Lets see! I worked with a woman who wanted my oldest son to build her a nice chicken coop. He designed it and built it at age 26. It was wonderful. Then she ordered tons of baby chicks from MacMurrays. So she had me chick sit when she went to visit her daughter. I became attached to all her chickens and that nice coop. But as they got older, the big roo's she had used to go after me when I came to feed and I had to chase them away, several times. Several of them would not back down until after a while.
smile.png
But the next thing I know, I ordered my own chicks. Then I got deeper into chickens and bought from breeders, and so on and so on and here we are with two bators full, some hatching today some hatching tomorrow and some hatching next week and the week after, and who knows after that.
smile.png
 
It started out on vacation in Delaware at my grandparents' house. I looked over at thier neighbor's farm, and saw three broody, wild, Canadian geese each sitting on a nest of six eggs each. Then I got the bright idea to take one or two and hatch them myself and take them home. I did hours of research on how to incubate eggs and why they were good pets to convince my dad to let me get them. I asked him one last time and he said, "No geese. MAYBE chickens, but NO geese." So I got back on the computer and did hours more of research, picking breeds, picking coops, calculating prices, and after I got home and asked my mother repetitively, they finally said yes. So I got on Craigslist and found four silkie chicks for sale. One blue, one splash, one red, and one partridge. I picked them up on July 4, 2010. We had also ordered six chicks from My Pet Chicken and they came in the mail on July 7, 2010. That was long and explicit, but that was how I got started.
tongue.png
 
Quite by accident.

I was complaining to a friend of mine about the massive ant problem in our back yard. I raised sons in my back yard not a lawn. We had thousands of ant hills and no grass. Evertime I tried planting grass seeds the ants took them.

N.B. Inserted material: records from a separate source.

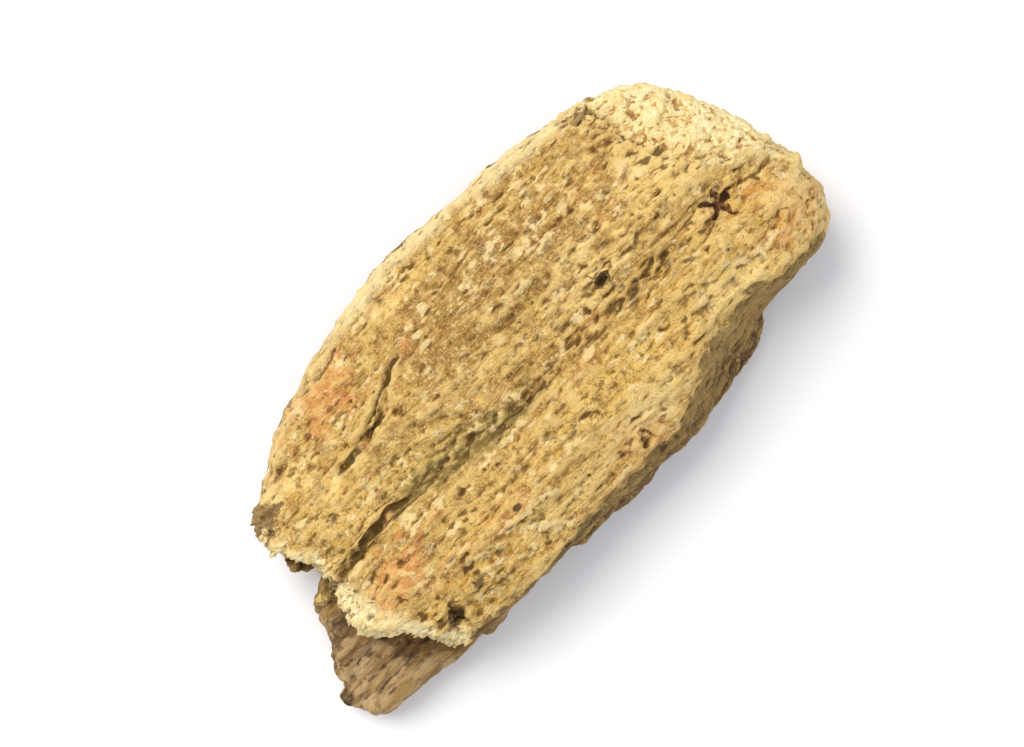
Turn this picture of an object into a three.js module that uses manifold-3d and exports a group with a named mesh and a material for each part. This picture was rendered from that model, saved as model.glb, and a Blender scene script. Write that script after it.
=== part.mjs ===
// A dried chip of cut rhubarb root, lying on its knife-cut face.
// It grew as one piece: yellow wood with brown skin down its sides, and a tongue of skin that reaches
// past the wood at the left broken end. Millimetres, +Z up, +X along the grain.
import * as THREE from "three";
import { ImprovedNoise } from "three/addons/math/ImprovedNoise.js";
import { mergeVertices } from "three/addons/utils/BufferGeometryUtils.js";
import Module from "manifold-3d";

const chipLength = 14;
const chipWidth = 6.8;
const rootColour = 0xc9a15c;
const rootRoughness = 0.9;

const wasm = await Module();
wasm.setup();
const noise = new ImprovedNoise();
const noiseSwing = 1.6; // brings the noise to about -1 to 1
const weldDistance = 1e-4;
const { clamp, lerp, smoothstep } = THREE.MathUtils;

// A smooth line through points, read as its height at x. It stays level past its ends.
function lineThrough(points) {
  const slopeAt = (i) => {
    const before = points[Math.max(i - 1, 0)];
    const after = points[Math.min(i + 1, points.length - 1)];
    return (after[1] - before[1]) / (after[0] - before[0]);
  };
  return (x) => {
    const last = points.length - 1;
    if (x <= points[0][0]) return points[0][1];
    if (x >= points[last][0]) return points[last][1];
    const i = points.findIndex((point) => point[0] > x) - 1;
    const [x0, y0] = points[i];
    const [x1, y1] = points[i + 1];
    const span = x1 - x0;
    const f = (x - x0) / span;
    const rise = f * f * (3 - 2 * f);
    const bendIn = f * (1 - f) * (1 - f) * span * slopeAt(i);
    const bendOut = f * f * (1 - f) * span * slopeAt(i + 1);
    return y0 + (y1 - y0) * rise + bendIn - bendOut;
  };
}

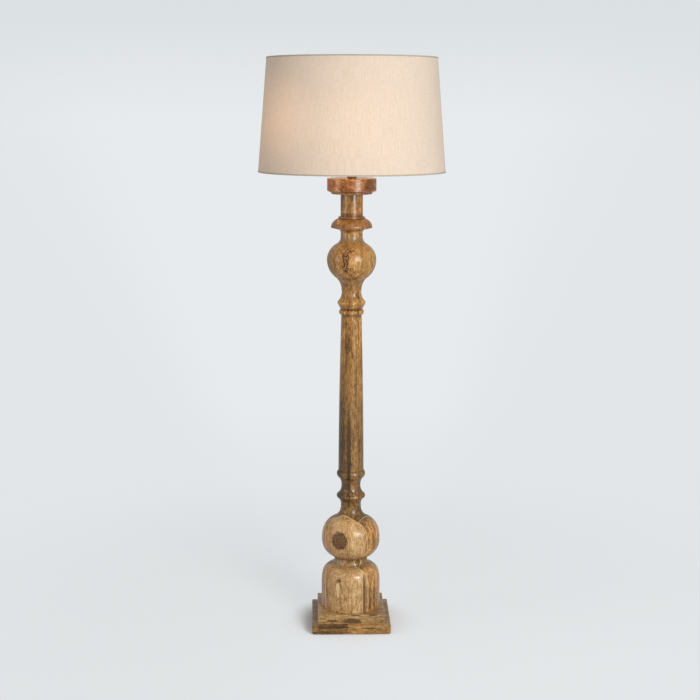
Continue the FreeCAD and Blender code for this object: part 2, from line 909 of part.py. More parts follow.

She said to get a couple of chickens and that would be the end of the ant problem.

I got 3 RIR's from a feed store and my addiction was born.

I currently have 14 and if it were up to me I'd have 50.
 
Preparing for economic doomsday, actually. More recently, we've gotten into the organic-farming stuff, so even if there is no general breakdown, we'll still be raising chickens for the fresh eggs - and the sheer fun of it. Seriously, those birds are incredibly therapeutic.